La Gimnasia La Plata è una piccola società calcistica del campionato argentino. La squadra, di sconfitta in sconfitta, frequenta i bassifondi della classifica. I suoi tifosi sono intristiti e depressi, come la maggioranza degli argentini per ben altri e più gravi motivi: la crisi economica, il rischio default del Paese, una drammatica campagna elettorale che probilmente riconsegnerà la presidenza alla tradizione peronista populista.
Che cosa può ridare gioia e speranza se non l’apparizione di Dio? Dio, in Argentina, ha le fattezze di un uomo imbolsito, invecchiato, ingrassato, che parla sottovoce e fa ancora più fatica a muoversi, ma fa sognare la gente, scalda i cuori, promette miracoli.

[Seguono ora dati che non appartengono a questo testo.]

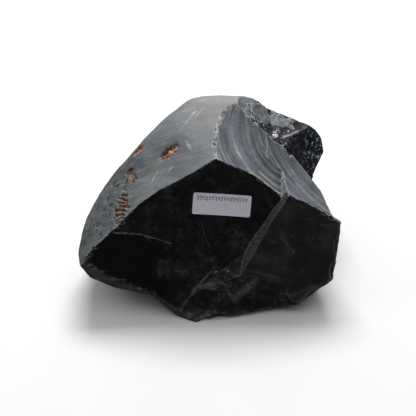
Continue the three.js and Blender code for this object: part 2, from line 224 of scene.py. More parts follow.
def wander(p, size, seed):
    """Smooth random height from -1 to 1 that changes over about size: random values at the corners
    of a grid of cubes, blended by an S-shaped curve along each axis."""
    q = p / size + 31.7 * seed
    cell = np.floor(q).astype(np.int64)
    t = q - cell
    t = t * t * (3 - 2 * t)
    total = 0.0
    for dx in (0, 1):
        for dy in (0, 1):
            for dz in (0, 1):
                x, y, z = cell[..., 0] + dx, cell[..., 1] + dy, cell[..., 2] + dz
                h = (x * 73856093) ^ (y * 19349663) ^ (z * 83492791) ^ (seed * 2654435)
                h = (h * 2246822519) & 0xFFFFFFFF
                h = ((h ^ (h >> 15)) * 3266489917) & 0xFFFFFFFF
                value = ((h ^ (h >> 13)) & 0xFFFF) / 32767.5 - 1
                weight = (t[..., 0] if dx else 1 - t[..., 0]) * (t[..., 1] if dy else 1 - t[..., 1])
                total = total + value * weight * (t[..., 2] if dz else 1 - t[..., 2])
    return total


def reach(f, start, way):
    """How far along each ray face f is: the nearer root of height + bend x² + bend y² = 0."""
    off = start - f["at"]
    w0, u0, v0 = off @ f["n"], off @ f["u"], off @ f["v"]
    w1, u1, v1 = way @ f["n"], way @ f["u"], way @ f["v"]
    square = f["ku"] * u1**2 + f["kv"] * v1**2
    slope = w1 + 2 * (f["ku"] * u0 * u1 + f["kv"] * v0 * v1)
    level = w0 + f["ku"] * u0**2 + f["kv"] * v0**2
    under_root = slope**2 - 4 * square * level
    bottom = slope + np.sqrt(np.maximum(under_root, 0))
    hit = (under_root > 0) & (bottom > 1e-4)
    return np.where(hit, -2 * level / np.where(hit, bottom, 1), FAR)


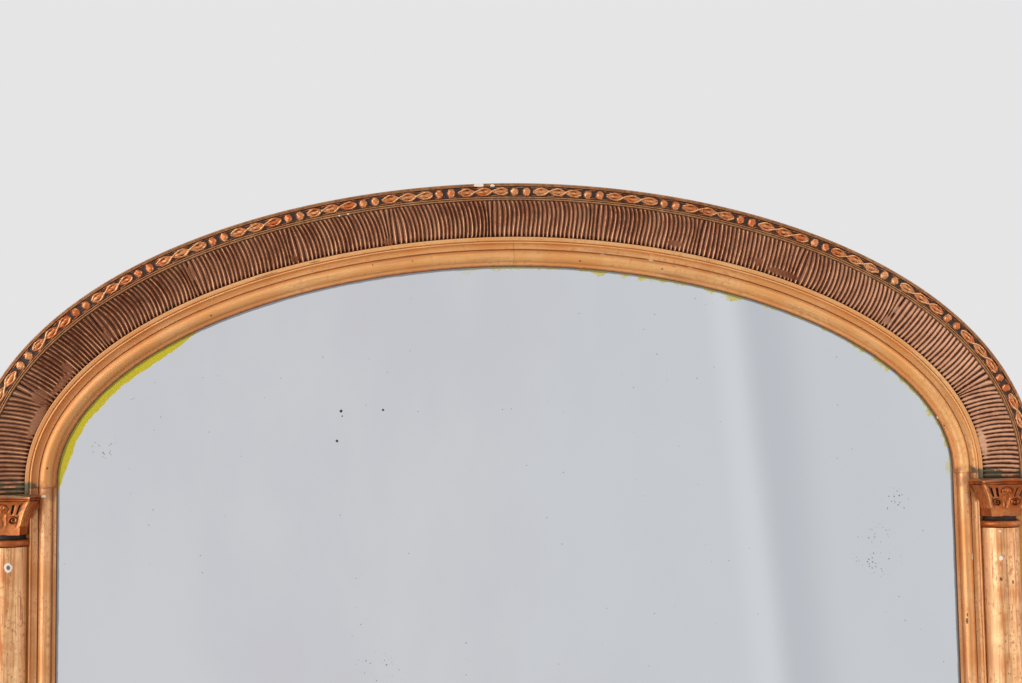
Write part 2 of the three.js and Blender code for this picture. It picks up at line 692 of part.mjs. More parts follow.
/** Bell, abacus, neck and astragal, cut clear of the sight moulding. */
function capitalGeometry() {
  const bellFoot = SHAFT_TOP + ASTRAGAL_HEIGHT + NECK_HEIGHT;
  const bellHead = CAPITAL_TOP - ABACUS_HEIGHT;
  const abacusHalf = COLUMN_RADIUS + ABACUS_OVERHANG;
  const abacusFrontHalf = COLUMN_RADIUS + ABACUS_FRONT_OVERHANG;
  const edge = ABACUS_EDGE;
  const bell = [];
  for (let i = 0; i <= BELL_STEPS; i += 1) {
    const part = (i / BELL_STEPS) ** BELL_EXPONENT;
    bell.push(squareRing(
      THREE.MathUtils.lerp(COLUMN_RADIUS + BELL_FOOT_OVERHANG, abacusHalf - edge, part),
      THREE.MathUtils.lerp(COLUMN_RADIUS - BELL_FOOT_FRONT_SETBACK, abacusFrontHalf - edge, part),
      THREE.MathUtils.lerp(BELL_FOOT_DEPTH, ABACUS_DEPTH - edge, part),
      THREE.MathUtils.lerp(bellFoot, bellHead, i / BELL_STEPS),
    ));
  }
  const abacus = [bellHead, CAPITAL_TOP].map((z) => (
    squareRing(abacusHalf, abacusFrontHalf, ABACUS_DEPTH, z)
  ));
  const neck = [SHAFT_TOP, bellFoot].map((z) => halfRing(COLUMN_RADIUS - NECK_SETBACK, z));
  const round = ASTRAGAL_ROUNDING;
  const astragalRadius = COLUMN_RADIUS + ASTRAGAL_OVERHANG;
  const astragal = [[round, 0], [0, round], [0, ASTRAGAL_HEIGHT - round], [round, ASTRAGAL_HEIGHT]].map(
    ([inset, height]) => halfRing(astragalRadius - inset, SHAFT_TOP + height),
  );
  const whole = joined(loft(abacus), [loft(bell), loft(neck), loft(astragal)]);
  const torusTop = TORUS_CENTRE_FORE + TORUS_RADIUS;
  const clear = [
    box(
      [0, GLASS_Y - torusTop - GLUE_GAP, 0],
      [SIGHT_HALF_WIDTH + TORUS_CENTRE_OUT + TORUS_RADIUS + GLUE_GAP, GLASS_Y, SPRING_HEIGHT],
    ),
    box(
      [0, GLASS_Y - SIGHT_RIDGE_FORE - GLUE_GAP, 0],
      [SIGHT_HALF_WIDTH + COVE_OUT, GLASS_Y, SPRING_HEIGHT],
    ),
  ];
  return cut(whole, clear);
}

/** Two rings and a hollow between them, under the shaft. */
function baseGeometry() {
  const low = PLINTH_HEIGHT;
  const whole = COLUMN_RADIUS + BASE_OVERHANG;
  const shares = [
    [0.92, 0], [1, 0.1], [1, 0.28], [0.9, 0.38], [0.78, 0.46],
    [0.78, 0.64], [0.89, 0.72], [0.89, 0.9], [0.78, 1],
  ];
  return loft(shares.map(([radius, height]) => halfRing(whole * radius, low + BASE_HEIGHT * height)));
}

function plinthGeometry() {
  const chamfer = PLINTH_CHAMFER;
  const half = PLINTH_HALF_WIDTH;
  const shoulder = PLINTH_HEIGHT - chamfer;
  return loft([
    squareRing(half, half, PLINTH_DEPTH, 0),
    squareRing(half, half, PLINTH_DEPTH, shoulder),
    squareRing(half - chamfer, half - chamfer, PLINTH_DEPTH - chamfer, PLINTH_HEIGHT - GLUE_GAP),
  ]);
}

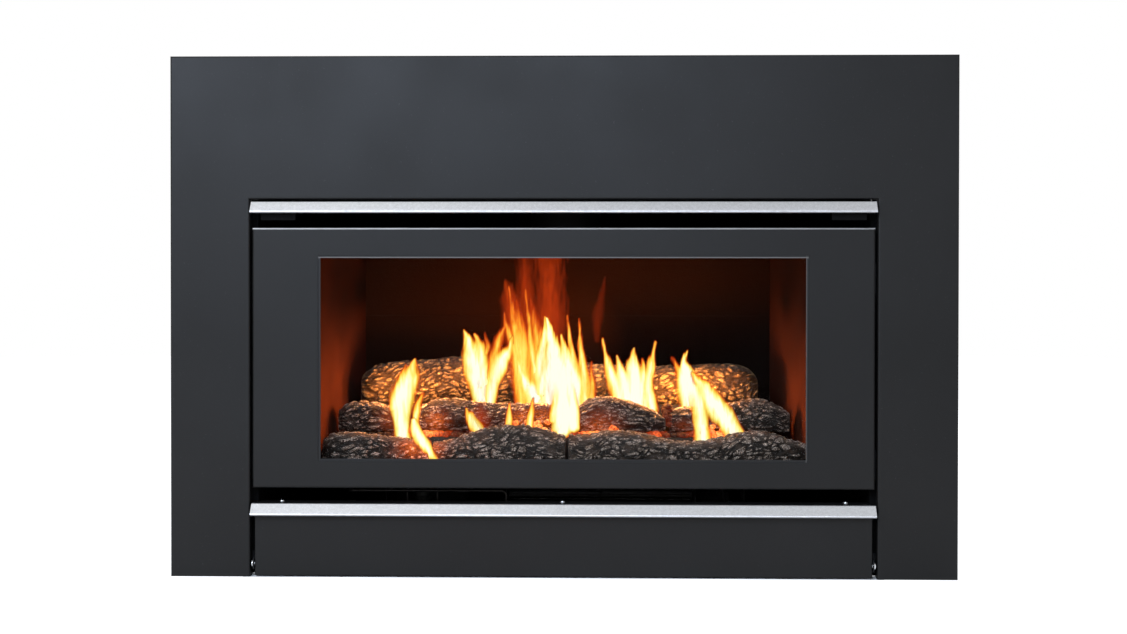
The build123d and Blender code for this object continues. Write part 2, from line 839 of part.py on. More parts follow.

Dio, in Argentina, si chiama DAM, Diego Armando Maradona, l’ex Pibe de Oro, che essendo divino e con molte vite, ne sta spendendo un’altra al servizio del Gimnasia La Plata che lo ha ingaggiato come allenatore. Un incarico che appare mission impossible per il suo fisico provato e per le condizioni della squadra, ma i miracoli a volte avvengono e Dio di solito è chiamato per questo.
La gloria terrena è passata, nel mondo il ricordo calcistico è ancora vivo soltanto fra i tifosi del Napoli che, generazione dopo generazione, ancora lo celebrano con bandiere e striscioni allo stadio e altarini nei quartieri spagnoli, ma nel cielo dell’Argentina DAM non é ricordo né nostalgia, é presenza attuale, miracolosa e fonte di salvezza. Sono accorsi a migliaia allo stadio del Gimnasia La Plata e migliaia hanno comperato la maglietta di Maradona allenatore, regalando insperato benessere alle casse societarie un po’ esauste.
Importa vedere, sognare e fare sognare, come hanno probabilmente calcolato i dirigenti del Gimnasia ingaggiando Maradona
Seicento i giornalisti accreditati per raccontare i passi lenti e incerti del Dio tornato sulla terra, cioè in campo. Milioni quelli che non c’erano ma avrebbero dato tutto per esserci, non per vedere uno spettacolo né un magico palleggio, ma per credere a un sogno con i propri occhi e rinnovare il mito con la propria testa. E poco importa che quel signore ingrassato e sfatto, probabilmente bisognoso di un modesto ingaggio come i vecchi attori dei teatri di provincia, sia una vaga controfigura del Pibe de Oro.
Importa vedere, sognare e fare sognare, come hanno probabilmente calcolato i dirigenti del Gimnasia ingaggiando Maradona. Si sa già che verrà spesso sostituito dal suo vice, che dovrà sovente assentarsi, che magari cambierà idea e cercherà nuove avventure, essendo un Dio instabile e capriccioso. Ma, intanto, i tifosi accorrono e si svenano per assistere a un allenamento e acquistare una maglietta.
Può essere che il ritorno in campo del Dio del calcio sia soltanto un nostalgico tango argentino. Ma nell’epoca in cui possiamo vedere un partita in 3D, come se fossimo dentro lo stadio, in cui è possibile ammirare un Maradona bionico, ventenne e dinamico come nei lontani anni Ottanta, compiendo un viaggio artificiale nel passato; nell’epoca in cui anche la politica e le relazioni personali possono viaggiare online, l’entusiasmo per un mito in carne ed ossa e la voglia di partecipare a un evento in prima persona ci ricordano che – oltre Apple e Facebook – c’è ancora tanta vita.
Siamo dunque grati a Diego Armando Maradona. E non solo per le magie calcistiche di cui ha deliziato in passato tifosi e avversari. La sua divina apparizione ci ha riportato almeno per qualche attimo sulla terra, al nostro STADIO biologico, e naturale, ci ha fatto riscoprire la forza dei sogni, il piacere di partecipare dal vivo e non su una piattaforma, l’utilità sociale dello stadio, della piazza, dello stare insieme, del condividere senza digitare, cioè del con-vivere.